Source material:
++++++++++++++++++++

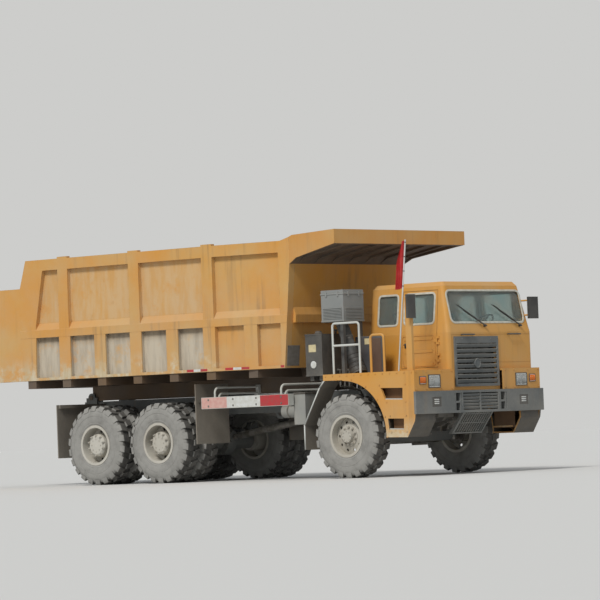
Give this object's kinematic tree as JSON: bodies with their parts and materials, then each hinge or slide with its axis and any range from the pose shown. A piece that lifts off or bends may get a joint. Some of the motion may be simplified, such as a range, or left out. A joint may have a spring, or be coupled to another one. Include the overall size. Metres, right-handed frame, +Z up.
{
  "type": "mining dump truck",
  "caption": "Wide-body mining dump truck: offset cab, walkway deck, ribbed dump body with front canopy, underbody hoists, three axles with twin rear wheels.",
  "frame": {"origin": "on the ground, below the middle of the whole truck", "axes": "+X forward, +Y to the truck's left, +Z up"},
  "size_m": [9.6, 3.3112, 4.036],
  "materials": {
    "cab_paint": "gloss yellow paint under dust",
    "body_paint": "matt yellow paint, scraped and dusty",
    "dark_paint": "dark grey paint under dust",
    "black_paint": "satin black paint",
    "pale_paint": "pale grey paint",
    "rim_paint": "dusty grey paint",
    "lamp_lens": "clear lens over a bright reflector",
    "glass": "tinted",
    "black_plastic": "matt",
    "seat_fabric": "woven",
    "flag_cloth": "faded red cloth",
    "grey_metal": "grey paint",
    "bare_steel": "oily steel",
    "tyre": "dusty rubber"
  },
  "bodies": {
    "chassis": {"chassis_frame": "dark_paint", "front_bumper": "dark_paint", "fender_right": "cab_paint", "fender_left": "cab_paint", "lamps": "lamp_lens", "cab_floor": "cab_paint", "cab_front": "cab_paint", "cab_rear": "cab_paint", "cab_roof": "cab_paint", "cab_side_right": "cab_paint", "cab_side_left": "cab_paint", "cab_glass": "glass", "grille": "dark_paint", "dashboard": "black_plastic", "cab_seats": "seat_fabric", "wipers_and_mirrors": "black_plastic", "handrails": "cab_paint", "pipe_rails": "pale_paint", "flag": "flag_cloth", "air_cleaner": "grey_metal", "oil_tank": "black_paint", "engine": "bare_steel", "muffler": "grey_metal", "fuel_tank": "grey_metal", "air_tanks": "grey_metal", "side_guards": "pale_paint", "mudflaps": "black_plastic", "axles": "dark_paint", "leaf_springs": "black_paint", "prop_shafts": "bare_steel"},
    "dump_body": {"body_floor": "body_paint", "body_side_right": "body_paint", "body_side_left": "body_paint", "headboard": "body_paint", "canopy": "body_paint", "body_sills": "body_paint"},
    "door_right": {"door_right": "cab_paint", "door_glass_right": "glass"},
    "door_left": {"door_left": "cab_paint", "door_glass_left": "glass"},
    "knuckle_right": {"knuckle_right": "bare_steel"},
    "knuckle_left": {"knuckle_left": "bare_steel"},
    "tie_rod": {"tie_rod": "bare_steel"},
    "hoist_barrels": {"hoist_barrels": "black_paint"},
    "hoist_rods": {"hoist_rods": "bare_steel"},
    "wheel_front_right": {"tyre_front_right": "tyre", "rim_front_right": "rim_paint"},
    "wheels_mid_right": {"tyres_mid_right": "tyre", "rims_mid_right": "rim_paint"},
    "wheels_rear_right": {"tyres_rear_right": "tyre", "rims_rear_right": "rim_paint"},
    "wheel_front_left": {"tyre_front_left": "tyre", "rim_front_left": "rim_paint"},
    "wheels_mid_left": {"tyres_mid_left": "tyre", "rims_mid_left": "rim_paint"},
    "wheels_rear_left": {"tyres_rear_left": "tyre", "rims_rear_left": "rim_paint"}
  },
  "joints": [
    {"name": "steer_right", "type": "hinge", "parent": "chassis", "child": "knuckle_right", "pos_m": [3.235, -1.13, 0.68], "axis": [0, 0, 1], "range_deg": [-35, 35]},
    {"name": "steer_left", "type": "hinge", "parent": "chassis", "child": "knuckle_left", "pos_m": [3.235, 1.13, 0.68], "axis": [0, 0, 1], "range_deg": [-35, 35]},
    {"name": "tie_rod_slide", "type": "slide", "parent": "chassis", "child": "tie_rod", "axis": [0, 1, 0], "range_m": [-0.1607, 0.1607]},
    {"name": "wheel_front_right", "type": "hinge", "parent": "knuckle_right", "child": "wheel_front_right", "pos_m": [3.235, -1.385, 0.68], "axis": [0, 1, 0], "continuous": true},
    {"name": "wheels_mid_right", "type": "hinge", "parent": "chassis", "child": "wheels_mid_right", "pos_m": [-0.965, -1.19, 0.68], "axis": [0, 1, 0], "continuous": true},
    {"name": "wheels_rear_right", "type": "hinge", "parent": "chassis", "child": "wheels_rear_right", "pos_m": [-2.465, -1.19, 0.68], "axis": [0, 1, 0], "continuous": true},
    {"name": "wheel_front_left", "type": "hinge", "parent": "knuckle_left", "child": "wheel_front_left", "pos_m": [3.235, 1.385, 0.68], "axis": [0, 1, 0], "continuous": true},
    {"name": "wheels_mid_left", "type": "hinge", "parent": "chassis", "child": "wheels_mid_left", "pos_m": [-0.965, 1.19, 0.68], "axis": [0, 1, 0], "continuous": true},
    {"name": "wheels_rear_left", "type": "hinge", "parent": "chassis", "child": "wheels_rear_left", "pos_m": [-2.465, 1.19, 0.68], "axis": [0, 1, 0], "continuous": true},
    {"name": "door_right_hinge", "type": "hinge", "parent": "chassis", "child": "door_right", "pos_m": [4.435, -0.63, 1.9], "axis": [0, 0, 1], "range_deg": [0, 65]},
    {"name": "door_left_hinge", "type": "hinge", "parent": "chassis", "child": "door_left", "pos_m": [4.435, 1.55, 1.9], "axis": [0, 0, -1], "range_deg": [0, 65]},
    {"name": "dump_hinge", "type": "hinge", "parent": "chassis", "child": "dump_body", "pos_m": [-3.615, 0, 1.51], "axis": [0, -1, 0], "range_deg": [0, 48]},
    {"name": "hoist_barrel_hinge", "type": "hinge", "parent": "chassis", "child": "hoist_barrels", "pos_m": [0.735, 0, 1.11], "axis": [0, 1, 0], "range_deg": [0, 19.6]},
    {"name": "hoist_rod_slide", "type": "slide", "parent": "hoist_barrels", "child": "hoist_rods", "axis": [-0.9782, 0, 0.2079], "range_m": [0, 1.2173]}
  ],
  "couplings": [
    {"joint": "steer_left", "follows": "steer_right", "ratio": 1},
    {"joint": "tie_rod_slide", "follows": "steer_right", "m_per_rad": -0.26291},
    {"joint": "hoist_barrel_hinge", "follows": "dump_hinge", "ratio": 0.40813},
    {"joint": "hoist_rod_slide", "follows": "dump_hinge", "m_per_rad": 1.4529}
  ]
}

++++++++++++++++++++

Given task:
Reproduce the complete set of lines precisely as supplied.

Solution to this task:
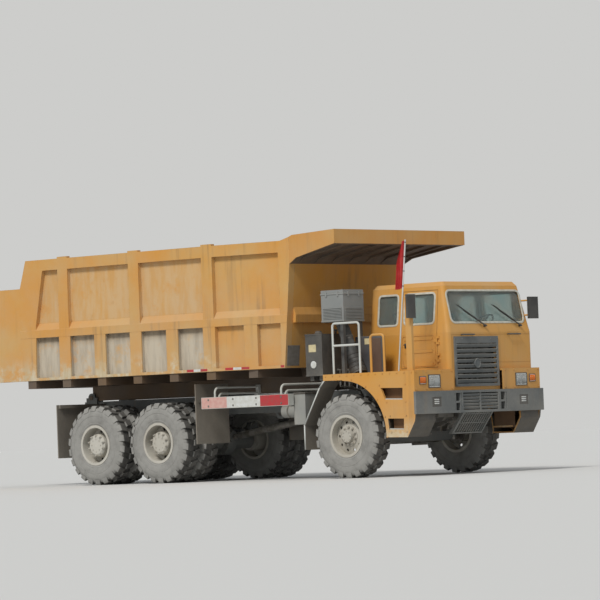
Give this object's kinematic tree as JSON: bodies with their parts and materials, then each hinge or slide with its axis and any range from the pose shown. A piece that lifts off or bends may get a joint. Some of the motion may be simplified, such as a range, or left out. A joint may have a spring, or be coupled to another one. Include the overall size. Metres, right-handed frame, +Z up.
{
  "type": "mining dump truck",
  "caption": "Wide-body mining dump truck: offset cab, walkway deck, ribbed dump body with front canopy, underbody hoists, three axles with twin rear wheels.",
  "frame": {"origin": "on the ground, below the middle of the whole truck", "axes": "+X forward, +Y to the truck's left, +Z up"},
  "size_m": [9.6, 3.3112, 4.036],
  "materials": {
    "cab_paint": "gloss yellow paint under dust",
    "body_paint": "matt yellow paint, scraped and dusty",
    "dark_paint": "dark grey paint under dust",
    "black_paint": "satin black paint",
    "pale_paint": "pale grey paint",
    "rim_paint": "dusty grey paint",
    "lamp_lens": "clear lens over a bright reflector",
    "glass": "tinted",
    "black_plastic": "matt",
    "seat_fabric": "woven",
    "flag_cloth": "faded red cloth",
    "grey_metal": "grey paint",
    "bare_steel": "oily steel",
    "tyre": "dusty rubber"
  },
  "bodies": {
    "chassis": {"chassis_frame": "dark_paint", "front_bumper": "dark_paint", "fender_right": "cab_paint", "fender_left": "cab_paint", "lamps": "lamp_lens", "cab_floor": "cab_paint", "cab_front": "cab_paint", "cab_rear": "cab_paint", "cab_roof": "cab_paint", "cab_side_right": "cab_paint", "cab_side_left": "cab_paint", "cab_glass": "glass", "grille": "dark_paint", "dashboard": "black_plastic", "cab_seats": "seat_fabric", "wipers_and_mirrors": "black_plastic", "handrails": "cab_paint", "pipe_rails": "pale_paint", "flag": "flag_cloth", "air_cleaner": "grey_metal", "oil_tank": "black_paint", "engine": "bare_steel", "muffler": "grey_metal", "fuel_tank": "grey_metal", "air_tanks": "grey_metal", "side_guards": "pale_paint", "mudflaps": "black_plastic", "axles": "dark_paint", "leaf_springs": "black_paint", "prop_shafts": "bare_steel"},
    "dump_body": {"body_floor": "body_paint", "body_side_right": "body_paint", "body_side_left": "body_paint", "headboard": "body_paint", "canopy": "body_paint", "body_sills": "body_paint"},
    "door_right": {"door_right": "cab_paint", "door_glass_right": "glass"},
    "door_left": {"door_left": "cab_paint", "door_glass_left": "glass"},
    "knuckle_right": {"knuckle_right": "bare_steel"},
    "knuckle_left": {"knuckle_left": "bare_steel"},
    "tie_rod": {"tie_rod": "bare_steel"},
    "hoist_barrels": {"hoist_barrels": "black_paint"},
    "hoist_rods": {"hoist_rods": "bare_steel"},
    "wheel_front_right": {"tyre_front_right": "tyre", "rim_front_right": "rim_paint"},
    "wheels_mid_right": {"tyres_mid_right": "tyre", "rims_mid_right": "rim_paint"},
    "wheels_rear_right": {"tyres_rear_right": "tyre", "rims_rear_right": "rim_paint"},
    "wheel_front_left": {"tyre_front_left": "tyre", "rim_front_left": "rim_paint"},
    "wheels_mid_left": {"tyres_mid_left": "tyre", "rims_mid_left": "rim_paint"},
    "wheels_rear_left": {"tyres_rear_left": "tyre", "rims_rear_left": "rim_paint"}
  },
  "joints": [
    {"name": "steer_right", "type": "hinge", "parent": "chassis", "child": "knuckle_right", "pos_m": [3.235, -1.13, 0.68], "axis": [0, 0, 1], "range_deg": [-35, 35]},
    {"name": "steer_left", "type": "hinge", "parent": "chassis", "child": "knuckle_left", "pos_m": [3.235, 1.13, 0.68], "axis": [0, 0, 1], "range_deg": [-35, 35]},
    {"name": "tie_rod_slide", "type": "slide", "parent": "chassis", "child": "tie_rod", "axis": [0, 1, 0], "range_m": [-0.1607, 0.1607]},
    {"name": "wheel_front_right", "type": "hinge", "parent": "knuckle_right", "child": "wheel_front_right", "pos_m": [3.235, -1.385, 0.68], "axis": [0, 1, 0], "continuous": true},
    {"name": "wheels_mid_right", "type": "hinge", "parent": "chassis", "child": "wheels_mid_right", "pos_m": [-0.965, -1.19, 0.68], "axis": [0, 1, 0], "continuous": true},
    {"name": "wheels_rear_right", "type": "hinge", "parent": "chassis", "child": "wheels_rear_right", "pos_m": [-2.465, -1.19, 0.68], "axis": [0, 1, 0], "continuous": true},
    {"name": "wheel_front_left", "type": "hinge", "parent": "knuckle_left", "child": "wheel_front_left", "pos_m": [3.235, 1.385, 0.68], "axis": [0, 1, 0], "continuous": true},
    {"name": "wheels_mid_left", "type": "hinge", "parent": "chassis", "child": "wheels_mid_left", "pos_m": [-0.965, 1.19, 0.68], "axis": [0, 1, 0], "continuous": true},
    {"name": "wheels_rear_left", "type": "hinge", "parent": "chassis", "child": "wheels_rear_left", "pos_m": [-2.465, 1.19, 0.68], "axis": [0, 1, 0], "continuous": true},
    {"name": "door_right_hinge", "type": "hinge", "parent": "chassis", "child": "door_right", "pos_m": [4.435, -0.63, 1.9], "axis": [0, 0, 1], "range_deg": [0, 65]},
    {"name": "door_left_hinge", "type": "hinge", "parent": "chassis", "child": "door_left", "pos_m": [4.435, 1.55, 1.9], "axis": [0, 0, -1], "range_deg": [0, 65]},
    {"name": "dump_hinge", "type": "hinge", "parent": "chassis", "child": "dump_body", "pos_m": [-3.615, 0, 1.51], "axis": [0, -1, 0], "range_deg": [0, 48]},
    {"name": "hoist_barrel_hinge", "type": "hinge", "parent": "chassis", "child": "hoist_barrels", "pos_m": [0.735, 0, 1.11], "axis": [0, 1, 0], "range_deg": [0, 19.6]},
    {"name": "hoist_rod_slide", "type": "slide", "parent": "hoist_barrels", "child": "hoist_rods", "axis": [-0.9782, 0, 0.2079], "range_m": [0, 1.2173]}
  ],
  "couplings": [
    {"joint": "steer_left", "follows": "steer_right", "ratio": 1},
    {"joint": "tie_rod_slide", "follows": "steer_right", "m_per_rad": -0.26291},
    {"joint": "hoist_barrel_hinge", "follows": "dump_hinge", "ratio": 0.40813},
    {"joint": "hoist_rod_slide", "follows": "dump_hinge", "m_per_rad": 1.4529}
  ]
}